Here's my belief on it. Its all about velocity. Smaller primaries equal higher velocity at lower RPM's. They will give you better low end scavenging at the cost of higher RPM power. This doesn't take much research to see. Many stock exhaust vs aftermarket exhaust....aftermarket is almost always larger primary pipes, always lose some bottom end power. This, IMO, is the reason why.

The theories behind the collectors, and even more complicated systems, such as Yamaha's EXUP (I don't remember what it stands for, but its a butterfly valve in the exhaust to change the exhaust back pressure at different conditions, controlled by a computer) will have varying effects at different RPM's. Much like different intake track lengths. There is a lot of variables and RPM range specific enhancement. But as far as primary diameters, its a pretty well believed belief that smaller is better for low end power.
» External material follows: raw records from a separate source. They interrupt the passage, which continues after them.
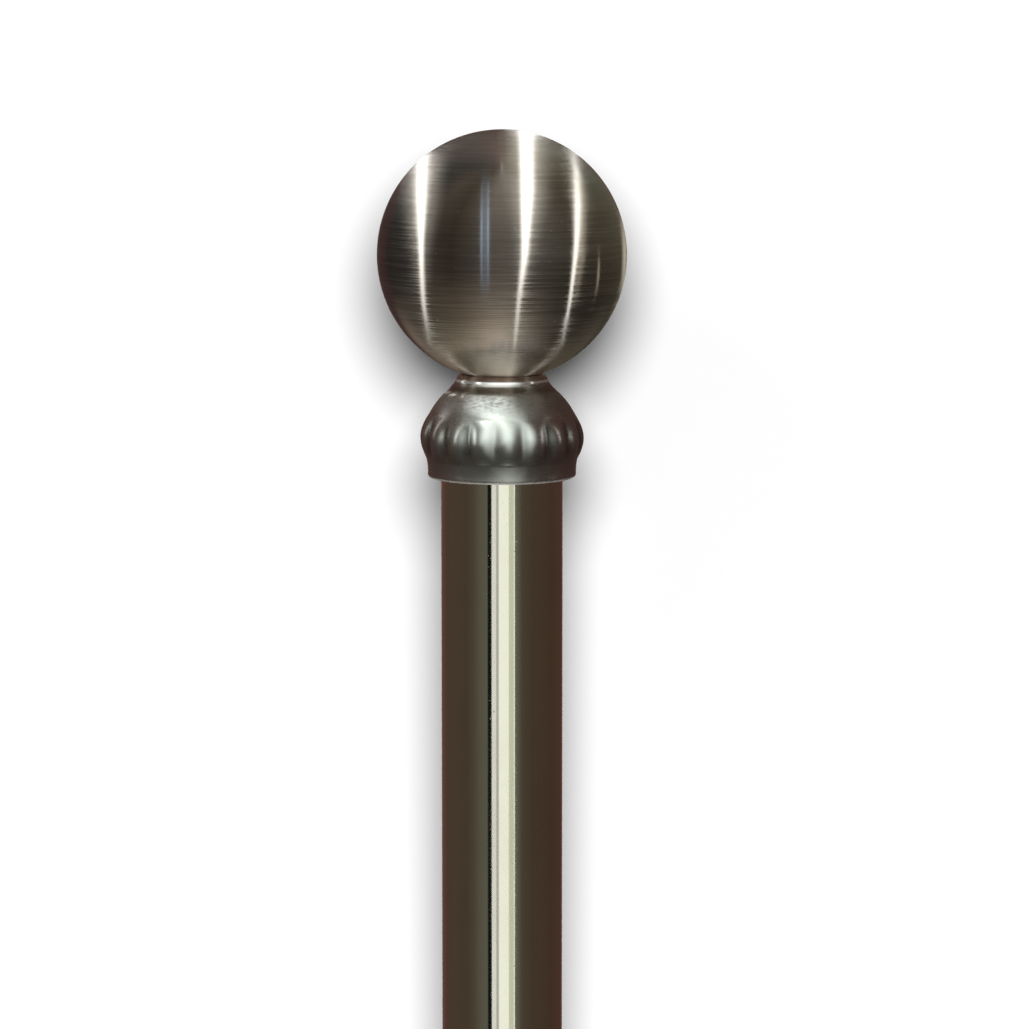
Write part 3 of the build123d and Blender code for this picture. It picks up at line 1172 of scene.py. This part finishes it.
@dataclass(frozen=True)
class Card:
    """A glowing card on a ball round the pole's top.

    Its colour at a bearing and an elevation, in degrees, is a product of two broken lines: across
    gives rows of bearing, red, green and blue, and up gives pairs of elevation and share.
    """

    name: str
    across: tuple
    up: tuple
    lit: Lit | None
    reach: float = 3.0

    def build(self, height: float) -> None:
        """Makes the card round the ball's centre, each point (r sin b cos e, -r cos b cos e, r sin e)."""
        across, up = np.array(self.across, float), np.array(self.up, float)
        columns = max(3, int(across[-1, 0] - across[0, 0]) + 1)
        rows = max(3, int(up[-1, 0] - up[0, 0]) // 2 + 1)
        degrees = np.linspace(across[0, 0], across[-1, 0], columns)
        rise = np.linspace(up[0, 0], up[-1, 0], rows)
        tint = np.stack([np.interp(degrees, across[:, 0], across[:, k]) for k in (1, 2, 3)], axis=-1)
        shine = np.interp(rise, *up.T)[:, None, None] * tint[None, :, :]
        b, e = np.radians(degrees)[None, :], np.radians(rise)[:, None]
        points = self.reach * np.stack([np.sin(b) * np.cos(e), -np.cos(b) * np.cos(e), np.sin(e) + 0 * b], axis=-1)
        light_up(sheet_of(self.name, points + np.array([0.0, 0.0, height])), shine, self.lit)


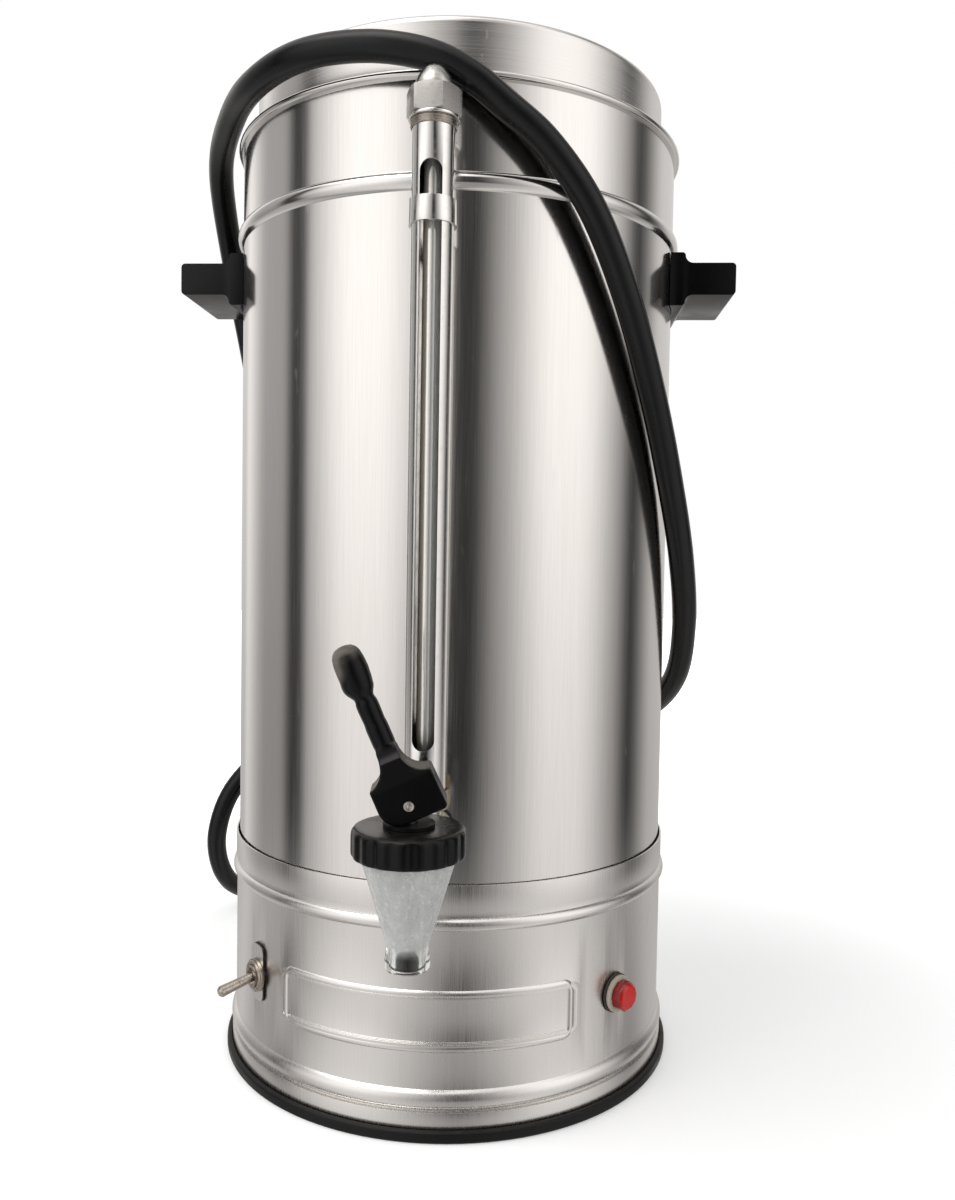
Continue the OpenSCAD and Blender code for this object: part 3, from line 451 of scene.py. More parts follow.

Now if you really want to get into some of the cool stuff that has been developing, some of the super high output motorcycle engines have been making some rather drastic changes in engine configurations to acheive it. The biggest change is in the exhaust ports. They have shrunk. DRASTICALLY! You look at the exhaust ports for a ZX10R (160HP 1.0L engine) vs the older ZX11 engine (135HP 1.1L engine) and you'll notice that the exhaust ports on the ZX11 are a good 30% bigger than the ZX10R ports.

Interesting stuff. If you ever want to see what the most cutting edge engine developement is, look to bikes.

[UncleBob]

oh, I almost forgot to mention, no matter which system is being discussed, there is one thing for sure: back pressure will always reduce HP.

This goes back to the basics of an engine. An engine is an air pump. The more efficient the air pump, the more power its capable of. Back pressure reduces air flow, therefore its bad.

Now that doesn't mean that a motor with some back pressure will always make less power than a motor with none. As with everything, there's too many variables involved for such a statement. But a motor with back pressure is throwing away power if it was designed differently. That is a fact.